Mia was born and raised in Louisville, Kentucky. Mia learned how to play the guitar and the piano by age nine, and influenced by punk rock as well as jazz, blues and R&B singers such as Bessie Smith, Billie Holiday, Jimmy Reed, Ray Charles, Hank Williams and Sam Cooke. In 1984, Mia enrolled at Antioch College located in Yellow Springs, Ohio as a liberal arts student. In September 1986, she and Steve, Matt and Andy formed the punk rock band The Gits. After playing music for a while the band got restless and moved to Seattle in 1989. They heard there was an interesting music scene happening, and it immediately felt like home. Mia was the first of the group to get gainfully employed. She got hired at a trashy dive bar and helped Andy, Matt, and Steve out with free food. The dive bar was near a mental hospital, and eccentric folks would often come in. Mia would say “I love my job, I get to paid to hear people’s problems!” Mia had a great sense of humor, loved to meet new people and had no problem cracking jokes. The four moved into an abandoned building and called it “The Rathouse”. The Gits powerful, driving music and poetic lyrics were creating a stir in the area. They had shows there often with their friends, 7 Year Bitch. In 1992, the band released its debut album Frenching the Bully. Their reputation progressively increased within the grunge scene in Seattle.

At around 2:00 a.m. on July 7, 1993, Zapata left the Comet Tavern in the Capitol Hill area of Seattle. She stayed at a studio space in the basement of an apartment building located a block away, and briefly visited a friend who lived on the second floor. This was the last time she was seen alive. She may have walked a few blocks west, north to a friend’s apartment, or may have decided to take the long walk south to her home.

She was beaten, strangled and possibly raped, in the Central District of Seattle. It is believed she encountered her attacker shortly after 2:15 am. Since an employee at the Comet remembered her wearing her headset as she left, it is believed she was listening to music on her walkman and thus was unaware of the attacker approaching. Her body was not initially identified, as she had no identification on her when she was found.

According to the cable television show Unsolved Mysteries, a man two blocks from the Comet Tavern heard a scream around 3:00 a.m. A woman discovered her body in the street at around 3:30 a.m. near the intersection of 24th Avenue South and South Washington Street in the Central District. According to the medical examiner, if she had not been strangled she would have died from the internal injuries suffered from the beating. An autopsy found evidence of a struggle in which Zapata suffered blunt impact to her abdomen and a lacerated liver as recorded in court documents.

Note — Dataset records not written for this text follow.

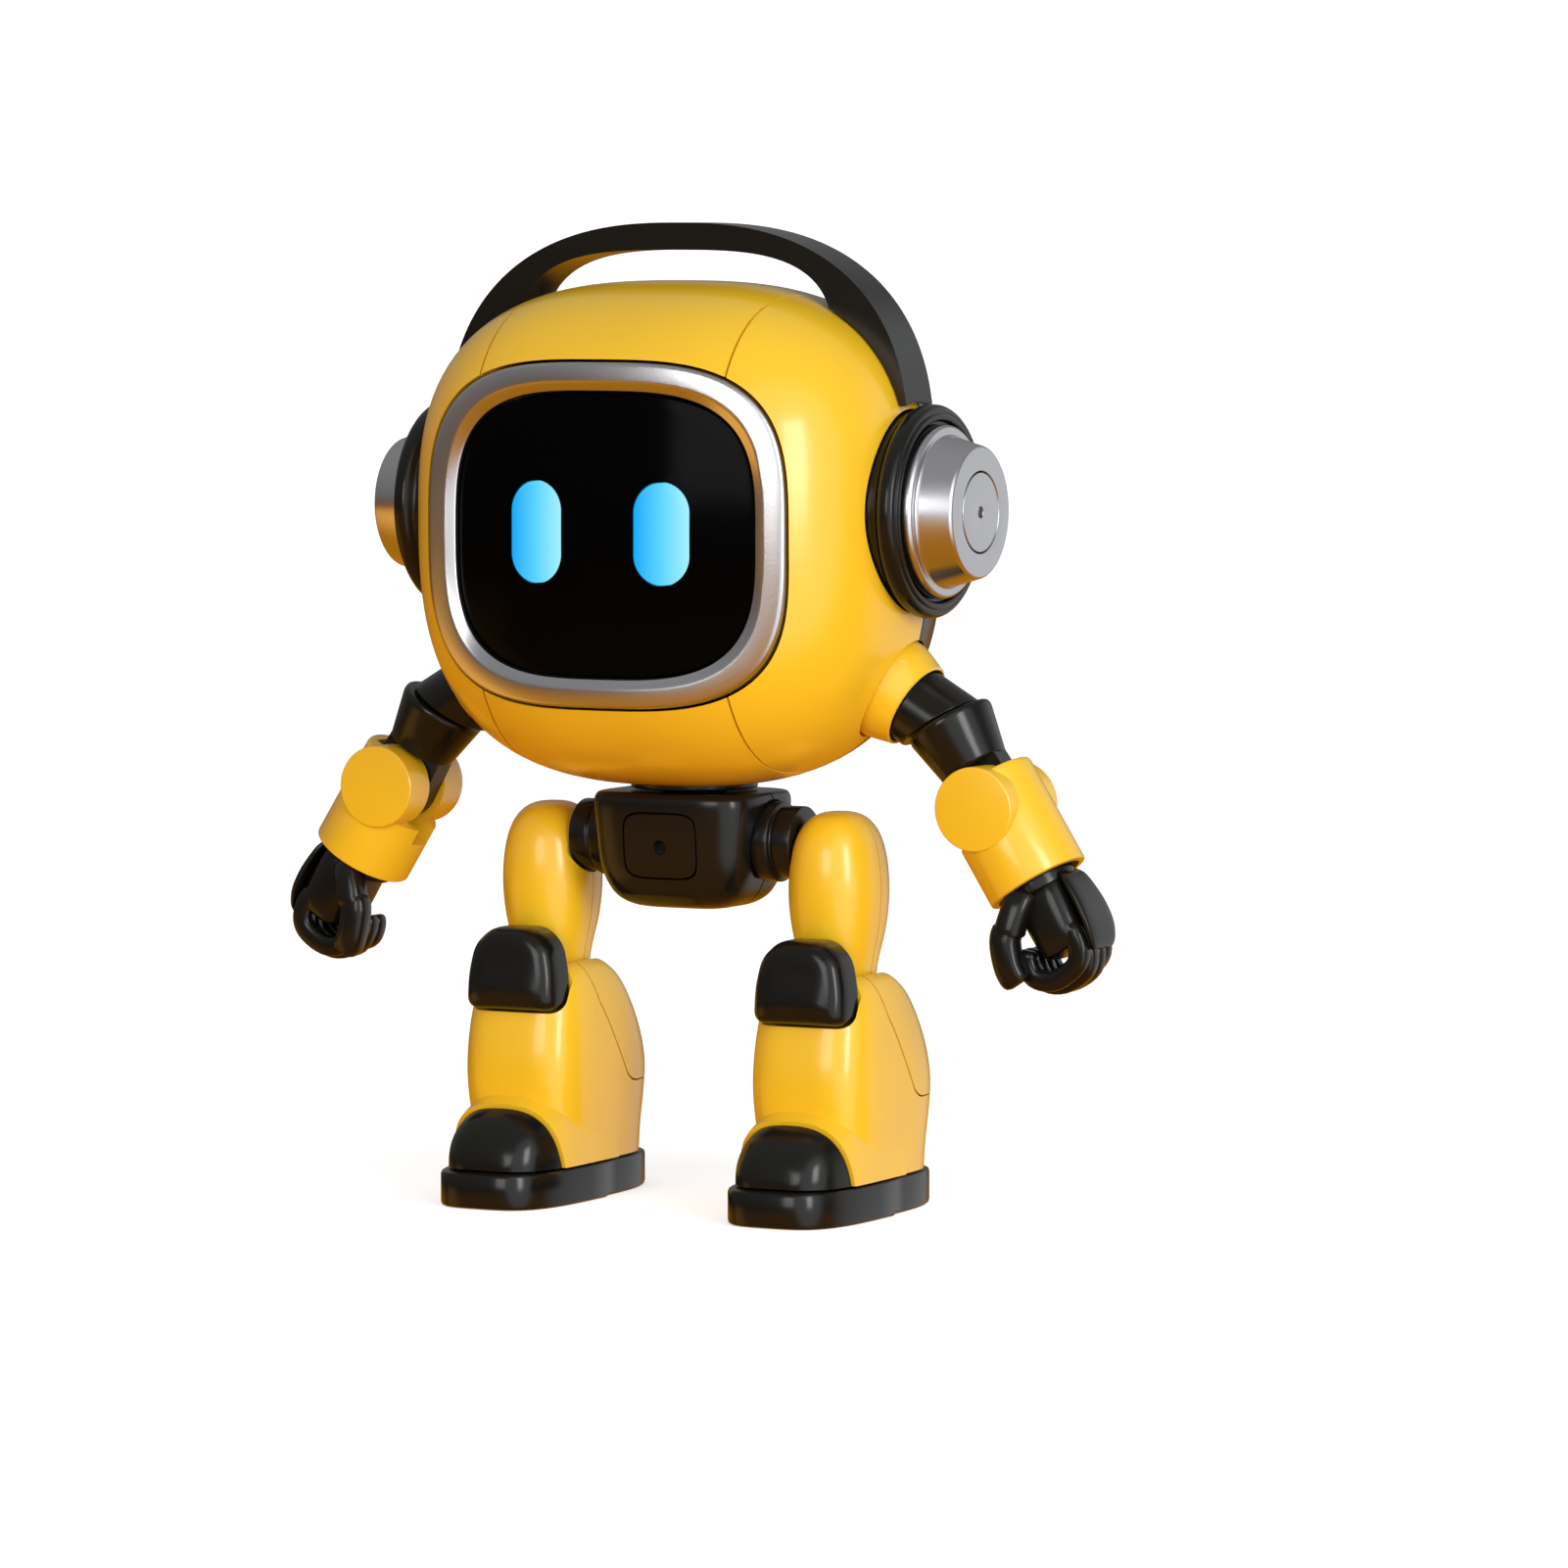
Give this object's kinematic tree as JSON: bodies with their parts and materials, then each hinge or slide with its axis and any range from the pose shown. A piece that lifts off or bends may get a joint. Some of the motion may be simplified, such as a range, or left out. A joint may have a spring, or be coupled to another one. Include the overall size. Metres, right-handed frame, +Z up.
{
  "type": "walking toy robot",
  "caption": "Big-headed walking toy robot with screen face and lit eyes, headphones, jointed arms with fists, geared hips, bending knees and flat boots.",
  "frame": {"origin": "centre of the footprint at the bottom of the soles", "axes": "+Z up, the face looks along -Y, +X towards the robot's own left hand"},
  "size_m": [0.1204, 0.0544, 0.1298],
  "materials": {
    "yellow_gloss": "glossy moulded yellow",
    "black_gloss": "glossy moulded black",
    "satin_silver": "satin silver coating",
    "screen_glass": "clear-coated black lens",
    "eye_glow": "lit cyan light guide",
    "circuit_board": "green solder mask",
    "speaker_black": "matt black",
    "battery_sleeve": "printed-free coloured sleeve",
    "steel": "plain steel",
    "brass": "plain brass"
  },
  "bodies": {
    "pelvis": {"pelvis_front_shell": "black_gloss", "pelvis_back_shell": "black_gloss", "gear_motor": "steel"},
    "pinion": {"drive_pinion": "brass"},
    "button": {"mode_button": "black_gloss"},
    "head": {"head_centre_shell": "yellow_gloss", "head_side_shell_left": "yellow_gloss", "head_side_shell_right": "yellow_gloss", "head_back_cover": "black_gloss", "battery_door": "black_gloss", "battery_door_screw": "steel", "face_bezel": "satin_silver", "screen_lens": "screen_glass", "eye_light_left": "eye_glow", "eye_light_right": "eye_glow", "display_board": "circuit_board", "main_board": "circuit_board", "speaker": "speaker_black", "battery_upper": "battery_sleeve", "battery_lower": "battery_sleeve", "headband": "black_gloss", "neck_turntable": "black_gloss", "ear_pad_left": "black_gloss", "ear_pad_right": "black_gloss", "ear_pod_left": "satin_silver", "ear_pod_right": "satin_silver", "ear_cap_left": "satin_silver", "ear_cap_right": "satin_silver", "shoulder_collar_left": "yellow_gloss", "shoulder_collar_right": "yellow_gloss"},
    "shoulder_left": {"shoulder_joint_left": "black_gloss"},
    "upper_arm_left": {"upper_arm_left": "black_gloss"},
    "forearm_left": {"forearm_sleeve_left": "yellow_gloss", "elbow_pin_left": "steel"},
    "hand_left": {"hand_left": "black_gloss", "hand_back_plate_left": "black_gloss"},
    "thigh_left": {"hip_shaft_left": "black_gloss", "thigh_front_shell_left": "yellow_gloss", "thigh_back_shell_left": "yellow_gloss"},
    "shin_left": {"boot_shell_left": "yellow_gloss", "calf_panel_left": "yellow_gloss", "knee_pad_left": "black_gloss", "toe_cap_left": "black_gloss", "sole_left": "black_gloss", "knee_pin_left": "steel"},
    "shoulder_right": {"shoulder_joint_right": "black_gloss"},
    "upper_arm_right": {"upper_arm_right": "black_gloss"},
    "forearm_right": {"forearm_sleeve_right": "yellow_gloss", "elbow_pin_right": "steel"},
    "hand_right": {"hand_right": "black_gloss", "hand_back_plate_right": "black_gloss"},
    "thigh_right": {"hip_shaft_right": "black_gloss", "thigh_front_shell_right": "yellow_gloss", "thigh_back_shell_right": "yellow_gloss"},
    "shin_right": {"boot_shell_right": "yellow_gloss", "calf_panel_right": "yellow_gloss", "knee_pad_right": "black_gloss", "toe_cap_right": "black_gloss", "sole_right": "black_gloss", "knee_pin_right": "steel"}
  },
  "joints": [
    {"name": "waist_yaw", "type": "hinge", "parent": "pelvis", "child": "head", "pos_m": [0, 0, 0.054], "axis": [0, 0, 1], "range_deg": [-15, 15]},
    {"name": "mode_button_press", "type": "slide", "parent": "pelvis", "child": "button", "axis": [0, 1, 0], "range_m": [0, 0.0007], "stiffness_N_per_m": 300, "springref_m": -0.0002},
    {"name": "pinion_spin", "type": "hinge", "parent": "pelvis", "child": "pinion", "pos_m": [0, 0.0025, 0.0485], "axis": [0, 1, 0], "range_deg": [-19, 19]},
    {"name": "shoulder_turn_left", "type": "hinge", "parent": "head", "child": "shoulder_left", "pos_m": [0.03305, -0.0004, 0.06697], "axis": [0.8601, 0, -0.5101], "range_deg": [-90, 30]},
    {"name": "upper_arm_swivel_left", "type": "hinge", "parent": "shoulder_left", "child": "upper_arm_left", "pos_m": [0.03774, -0.0004, 0.06522], "axis": [0.5319, 0, -0.8468], "range_deg": [-60, 60]},
    {"name": "elbow_bend_left", "type": "hinge", "parent": "upper_arm_left", "child": "forearm_left", "pos_m": [0.0446, -0.0004, 0.0543], "axis": [0, 1, 0], "range_deg": [0, 40]},
    {"name": "wrist_turn_left", "type": "hinge", "parent": "forearm_left", "child": "hand_left", "pos_m": [0.05088, -0.0004, 0.04431], "axis": [0.5319, 0, -0.8468], "range_deg": [-60, 60]},
    {"name": "hip_swing_left", "type": "hinge", "parent": "pelvis", "child": "thigh_left", "pos_m": [0.012, 0, 0.0485], "axis": [1, 0, 0], "range_deg": [-18, 18]},
    {"name": "knee_bend_left", "type": "hinge", "parent": "thigh_left", "child": "shin_left", "pos_m": [0.0215, 0, 0.0285], "axis": [1, 0, 0], "range_deg": [0, 35]},
    {"name": "shoulder_turn_right", "type": "hinge", "parent": "head", "child": "shoulder_right", "pos_m": [-0.03305, -0.0004, 0.06697], "axis": [0.8601, 0, 0.5101], "range_deg": [-90, 30]},
    {"name": "upper_arm_swivel_right", "type": "hinge", "parent": "shoulder_right", "child": "upper_arm_right", "pos_m": [-0.03774, -0.0004, 0.06522], "axis": [0.5319, 0, 0.8468], "range_deg": [-60, 60]},
    {"name": "elbow_bend_right", "type": "hinge", "parent": "upper_arm_right", "child": "forearm_right", "pos_m": [-0.0446, -0.0004, 0.0543], "axis": [0, -1, 0], "range_deg": [0, 40]},
    {"name": "wrist_turn_right", "type": "hinge", "parent": "forearm_right", "child": "hand_right", "pos_m": [-0.05088, -0.0004, 0.04431], "axis": [0.5319, 0, 0.8468], "range_deg": [-60, 60]},
    {"name": "hip_swing_right", "type": "hinge", "parent": "pelvis", "child": "thigh_right", "pos_m": [-0.012, 0, 0.0485], "axis": [1, 0, 0], "range_deg": [-19, 19]},
    {"name": "knee_bend_right", "type": "hinge", "parent": "thigh_right", "child": "shin_right", "pos_m": [-0.0215, 0, 0.0285], "axis": [1, 0, 0], "range_deg": [0, 35]}
  ],
  "couplings": [
    {"joint": "hip_swing_right", "follows": "hip_swing_left", "ratio": -1},
    {"joint": "pinion_spin", "follows": "hip_swing_left", "ratio": -1}
  ]
}
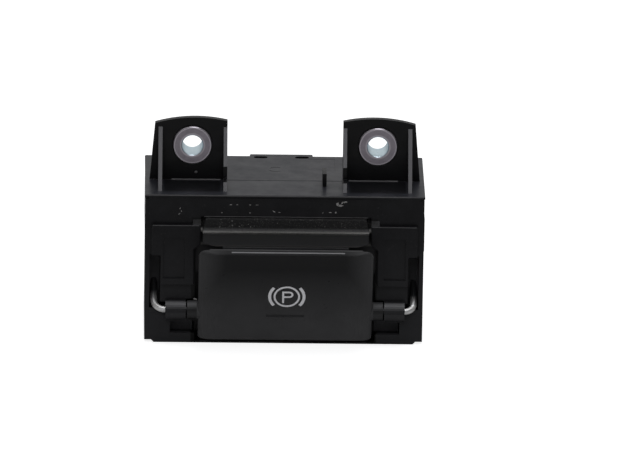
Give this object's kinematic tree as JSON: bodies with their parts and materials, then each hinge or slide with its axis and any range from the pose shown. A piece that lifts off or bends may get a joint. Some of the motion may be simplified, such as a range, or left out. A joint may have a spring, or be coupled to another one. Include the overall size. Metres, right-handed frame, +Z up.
{
  "type": "electric_parking_brake_switch",
  "caption": "Electric parking brake switch: a satin black lever that is pulled or pushed, in a clip-in case with two bushed screw ears, a finger scoop and a rear connector",
  "frame": {"origin": "centre of the case's underside, where the base_face mount sits", "axes": "+Z up through the case, +X to the right across the widest side, -Y towards the driver and the lever, +Y to the connector"},
  "size_m": [0.0658, 0.05, 0.0519],
  "materials": {
    "housing": "fine grained black plastic",
    "bracket": "smooth black plastic with a soft sheen",
    "trim": "black plastic with a dusty upper band",
    "paddle_black": "satin black with a white printed sign",
    "inner_plastic": "plain moulded",
    "slider_plastic": "natural low-friction plastic",
    "clear_plastic": "clear moulded plastic",
    "plated_steel": "turned and plated",
    "wire_steel": "bright drawn wire",
    "board_green": "green board with solder mask",
    "chip_black": "moulded chip",
    "magnet_grey": "plated magnet",
    "terminal_tin": "tinned pins"
  },
  "bodies": {
    "housing": {"case": "housing", "top_bracket": "bracket", "bushing_left": "plated_steel", "bushing_right": "plated_steel", "finger_scoop": "trim", "hinge_wire_left": "wire_steel", "hinge_wire_right": "wire_steel", "slider_guide": "inner_plastic", "circuit_board": "board_green", "board_screw_left": "plated_steel", "board_screw_right": "plated_steel", "sensor_lower": "chip_black", "sensor_upper": "chip_black", "backlight_left": "clear_plastic", "backlight_right": "clear_plastic", "rear_cover": "housing", "terminal_1": "terminal_tin", "terminal_2": "terminal_tin", "terminal_3": "terminal_tin", "terminal_4": "terminal_tin", "terminal_5": "terminal_tin", "terminal_6": "terminal_tin", "return_spring_lower": "wire_steel", "return_spring_upper": "wire_steel"},
    "lever": {"paddle_cap": "paddle_black", "indicator_lens": "clear_plastic", "light_guide": "clear_plastic", "paddle_carrier": "inner_plastic"},
    "slide_block": {"slider": "slider_plastic", "magnet": "magnet_grey"}
  },
  "joints": [
    {"name": "lever_hinge", "type": "hinge", "parent": "housing", "child": "lever", "pos_m": [0.0003, -0.01575, 0.0084], "axis": [1, 0, 0], "range_deg": [-6, 9], "stiffness_Nm_per_rad": 0.6},
    {"name": "slider_slide", "type": "slide", "parent": "housing", "child": "slide_block", "axis": [0, 0, 1], "range_m": [-0.0016, 0.0023], "deforming": ["return_spring_lower", "return_spring_upper"]}
  ],
  "couplings": [
    {"joint": "slider_slide", "follows": "lever_hinge", "m_per_rad": 0.014}
  ]
}
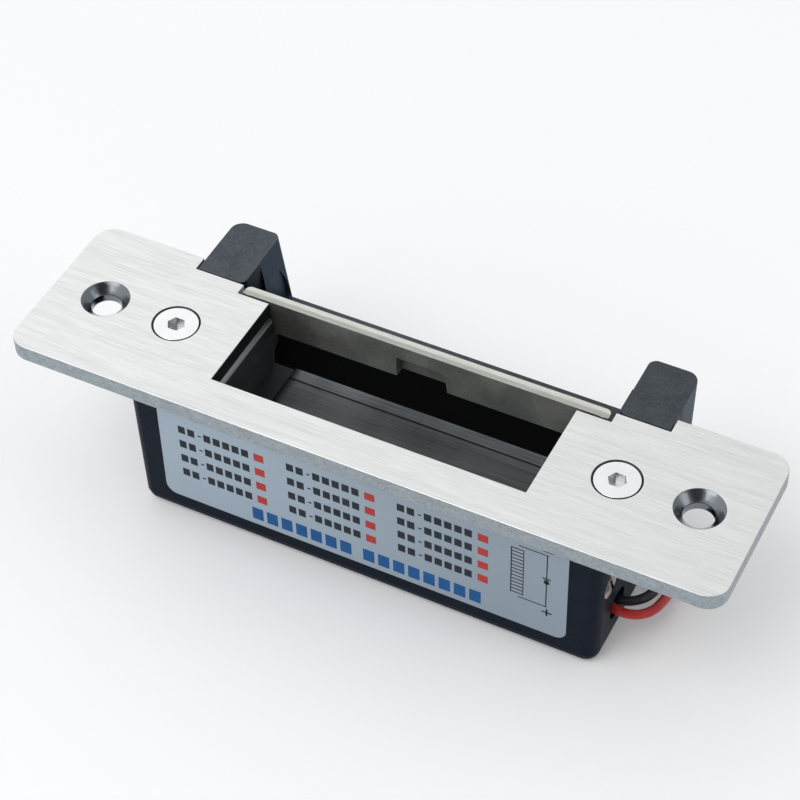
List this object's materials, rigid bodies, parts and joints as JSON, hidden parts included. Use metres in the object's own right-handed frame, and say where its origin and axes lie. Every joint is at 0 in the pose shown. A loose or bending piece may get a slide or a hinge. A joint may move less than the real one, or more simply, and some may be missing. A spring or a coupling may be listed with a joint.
{
  "type": "electric door strike",
  "caption": "Electric door strike: steel faceplate on a black cast body with two horns, a swinging keeper, a solenoid lock and flying leads.",
  "frame": {"origin": "midway between the two mounting holes, on the front face of the faceplate", "axes": "+X along the faceplate, +Y across it towards the keeper and the horns, +Z out of the faceplate"},
  "size_m": [0.124, 0.0482, 0.032],
  "materials": {
    "faceplate": "brushed lengthwise",
    "faceplate_screws": "polished",
    "housing": "satin black",
    "pocket_floor": "brushed lengthwise",
    "bottom_cover": "satin black",
    "cover_screws": "zinc plated",
    "end_screw": "nickel plated",
    "product_label": "satin foil",
    "hinge_pins": "ground",
    "keeper": "cast steel, top edge ground bright",
    "keeper_spring": "spring wire",
    "solenoid_frame": "zinc plated",
    "coil_bobbin": "natural",
    "coil_winding": "enamelled copper wire",
    "coil_tape": "film tape",
    "fixed_core": "turned",
    "plunger": "turned",
    "plunger_pin": "ground",
    "plunger_spring": "spring wire",
    "lock_lever": "hardened, yellow zinc",
    "lever_post": "ground",
    "lever_clip": "blackened",
    "suppression_diode": "moulded",
    "splice_sleeves": "heat-shrink",
    "lead_red": "insulation",
    "lead_black": "insulation",
    "lead_hank": "insulation",
    "lead_tie": "plastic-covered wire",
    "lead_tips": "tinned strands"
  },
  "bodies": {
    "body": {"housing": "housing", "faceplate": "faceplate", "faceplate_screws": "faceplate_screws", "pocket_floor": "pocket_floor", "bottom_cover": "bottom_cover", "cover_screws": "cover_screws", "end_screw": "end_screw", "product_label": "product_label", "hinge_pins": "hinge_pins", "solenoid_frame": "solenoid_frame", "coil_bobbin": "coil_bobbin", "coil_winding": "coil_winding", "coil_tape": "coil_tape", "fixed_core": "fixed_core", "lever_post": "lever_post", "lever_clip": "lever_clip", "suppression_diode": "suppression_diode", "splice_sleeves": "splice_sleeves", "lead_red": "lead_red", "lead_black": "lead_black", "lead_hank": "lead_hank", "lead_tie": "lead_tie", "lead_tips": "lead_tips", "plunger_spring": "plunger_spring", "keeper_spring": "keeper_spring"},
    "keeper": {"keeper": "keeper"},
    "plunger": {"plunger": "plunger", "plunger_pin": "plunger_pin"},
    "lever": {"lock_lever": "lock_lever"}
  },
  "joints": [
    {"name": "keeper_swing", "type": "hinge", "parent": "body", "child": "keeper", "pos_m": [0, 0.0122, -0.0122], "axis": [-1, 0, 0], "range_deg": [0, 80], "stiffness_Nm_per_rad": 0.004, "springref_deg": -22.92, "deforming": ["keeper_spring"]},
    {"name": "plunger_slide", "type": "slide", "parent": "body", "child": "plunger", "axis": [1, 0, 0], "range_m": [0, 0.0026], "stiffness_N_per_m": 120, "springref_m": -0.003, "deforming": ["plunger_spring"]},
    {"name": "lever_swing", "type": "hinge", "parent": "body", "child": "lever", "pos_m": [-0.022, 0.00367, -0.0182], "axis": [0, 0, 1], "range_deg": [0, 23.5]}
  ],
  "couplings": [
    {"joint": "lever_swing", "follows": "plunger_slide", "rad_per_m": 157.75}
  ]
}
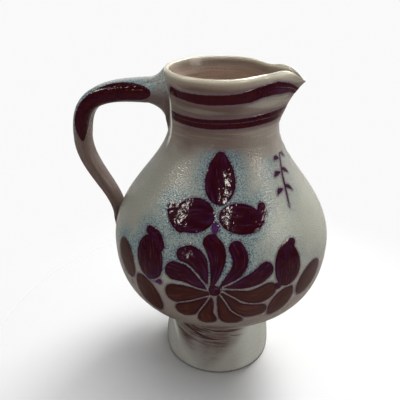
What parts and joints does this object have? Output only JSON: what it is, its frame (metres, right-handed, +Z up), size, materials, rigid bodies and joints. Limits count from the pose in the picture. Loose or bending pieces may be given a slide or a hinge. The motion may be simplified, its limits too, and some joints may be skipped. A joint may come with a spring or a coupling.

Zapata is interred at Cave Hill Cemetery in her hometown of Louisville. The Seattle music community, including its most famous bands – Nirvana, Pearl Jam, Soundgarden – helped raise $70,000 to hire a private investigator for three years. The funds dried up. But the investigator, Leigh Hearon, continued to investigate on her own time. In 1998 after five years of investigation, Seattle police Detective Dale Tallman said: “we’re no closer to solving the case than we were right after the murder”.